Problem to work on - Restate, exactly and only, the lines from the first through the line containing "bake_transform(tube)".

--- begin Given material ---

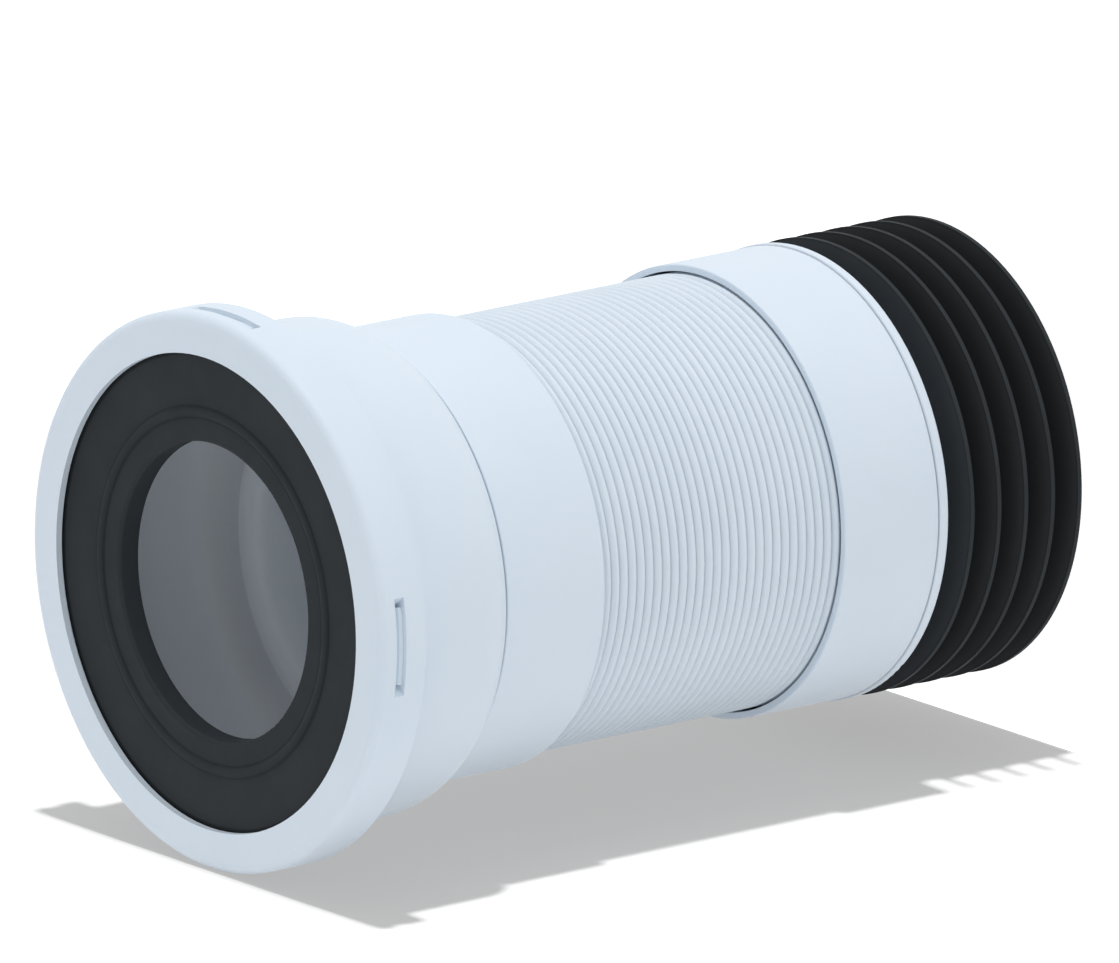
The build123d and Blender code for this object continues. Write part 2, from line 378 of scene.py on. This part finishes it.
pleats = tube.modifiers.new("pleats", "ARRAY")
pleats.count = pleat_count
pleats.use_relative_offset = False
pleats.use_constant_offset = True
pleats.constant_offset_displace = (0, 0, pleat_pitch)
pleats.use_merge_vertices = True
pleats.merge_threshold = same_place
bpy.ops.object.modifier_apply(modifier="pleats")

bpy.ops.object.mode_set(mode="EDIT")
for start, stop in ((pleats_low, tube_low), (pleats_high, tube_high)):
    select_ring(tube.data, start)
    ring = add_ring(end_radius, start + (stop - start) * end_taper, (fold_radius, start))
    ring = add_ring(end_radius, stop, ring)
bpy.ops.mesh.select_all(action="SELECT")
bpy.ops.mesh.normals_make_consistent(inside=False)
bpy.ops.object.mode_set(mode="OBJECT")

wall = tube.modifiers.new("wall", "SOLIDIFY")
wall.thickness = tube_wall
wall.offset = -1
bpy.ops.object.modifier_apply(modifier="wall")
bpy.ops.object.shade_smooth_by_angle(angle=math.radians(50))

white_flexible = moulded("white_flexible_plastic", (0.806, 0.829, 0.915), (0.782, 0.809, 0.895),
                         (0.46, 0.58), 0.35, 1.47, 0.0008, 0.000008)
# Painted shade in the folds: below the crests the pleats are painted darker and greyer, and the
# crests lose a little red.
tint_by_radius(white_flexible, (
    (0.0525, (0.90, 0.90, 0.87)),
    (0.0545, (0.92, 1.00, 1.00)),
))
tube.data.materials.append(white_flexible)
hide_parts("corrugated_tube")
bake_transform(tube)


# Finned seal and inlet cuff
# Black moulded rubber: a sleeve with five fins, stretched over the outlet spigot, and a ring that
# the cap clamps on the socket's rim. Both have the dull, slightly dusty skin of new rubber.

# Painted light: the fins' faces, in the shade between the fins, are painted paler than their
# lands.
seal_rubber = moulded("seal_rubber", (0.045, 0.049, 0.054), (0.042, 0.046, 0.051),
                      (0.60, 0.70), 0.10, 1.50, 0.0004, 0.000010, 0.03)
tint_by_radius(seal_rubber, (
    (0.0566, (1.00, 1.00, 1.00)),
    (0.0571, (0.70, 0.75, 0.75)),
))
dress("finned_seal", seal_rubber)

# Painted light and shade: the wall of the cuff's hole is painted paler than the face, and the
# bead's two feet and the cuff's edge under the cap are painted darker, as painted shade in these
# creases.
cuff_rubber = moulded("cuff_rubber", (0.042, 0.048, 0.053), (0.039, 0.045, 0.050),
                      (0.60, 0.70), 0.10, 1.50, 0.0004, 0.000010, 0.03)
tint_by_radius(cuff_rubber, (
    (0.0374, (1.00, 1.00, 1.00)),
    (0.0380, (0.69, 0.71, 0.71)),
    (0.0429, (0.66, 0.68, 0.68)),
    (0.0434, (0.40, 0.41, 0.41)),
    (0.0440, (0.66, 0.68, 0.68)),
    (0.0458, (0.66, 0.68, 0.68)),
    (0.0463, (0.44, 0.45, 0.45)),
    (0.0469, (0.66, 0.68, 0.68)),
    (0.0490, (0.69, 0.71, 0.71)),
    (0.0588, (0.69, 0.71, 0.71)),
    (0.0592, (0.28, 0.28, 0.28)),
))
dress("inlet_cuff", cuff_rubber)


# Retaining cap
# A white polypropylene ring that snaps over the socket's rim. Its four windows hold the hooks.

# Painted light: the cut walls of the windows are painted a little paler and greyer than the skin,
# against the shade inside the windows.
cap_skin_tint = (0.812, 0.898, 0.984)
cap_plastic = moulded("white_cap_plastic", (0.900, 0.920, 0.940), (0.877, 0.903, 0.926),
                      (0.42, 0.54), 0.35, 1.49, 0.0006, 0.000008)
tint_by_radius(cap_plastic, (
    (0.0682, cap_skin_tint),
    (0.0684, (0.88, 0.945, 1.00)),
), cap_skin_tint)
dress("retaining_cap", cap_plastic)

--- end Given material ---

Response for this exercise -
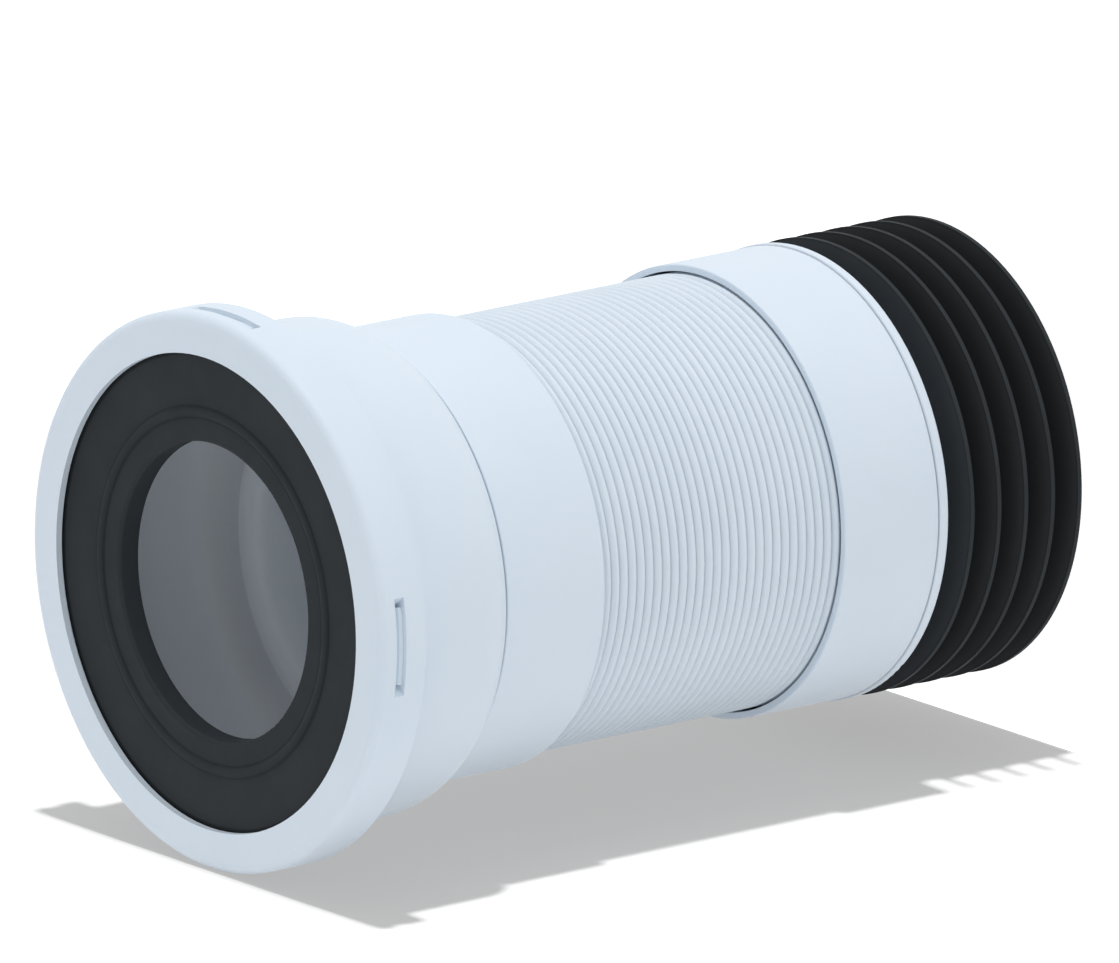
The build123d and Blender code for this object continues. Write part 2, from line 378 of scene.py on. This part finishes it.
pleats = tube.modifiers.new("pleats", "ARRAY")
pleats.count = pleat_count
pleats.use_relative_offset = False
pleats.use_constant_offset = True
pleats.constant_offset_displace = (0, 0, pleat_pitch)
pleats.use_merge_vertices = True
pleats.merge_threshold = same_place
bpy.ops.object.modifier_apply(modifier="pleats")

bpy.ops.object.mode_set(mode="EDIT")
for start, stop in ((pleats_low, tube_low), (pleats_high, tube_high)):
    select_ring(tube.data, start)
    ring = add_ring(end_radius, start + (stop - start) * end_taper, (fold_radius, start))
    ring = add_ring(end_radius, stop, ring)
bpy.ops.mesh.select_all(action="SELECT")
bpy.ops.mesh.normals_make_consistent(inside=False)
bpy.ops.object.mode_set(mode="OBJECT")

wall = tube.modifiers.new("wall", "SOLIDIFY")
wall.thickness = tube_wall
wall.offset = -1
bpy.ops.object.modifier_apply(modifier="wall")
bpy.ops.object.shade_smooth_by_angle(angle=math.radians(50))

white_flexible = moulded("white_flexible_plastic", (0.806, 0.829, 0.915), (0.782, 0.809, 0.895),
                         (0.46, 0.58), 0.35, 1.47, 0.0008, 0.000008)
# Painted shade in the folds: below the crests the pleats are painted darker and greyer, and the
# crests lose a little red.
tint_by_radius(white_flexible, (
    (0.0525, (0.90, 0.90, 0.87)),
    (0.0545, (0.92, 1.00, 1.00)),
))
tube.data.materials.append(white_flexible)
hide_parts("corrugated_tube")
bake_transform(tube)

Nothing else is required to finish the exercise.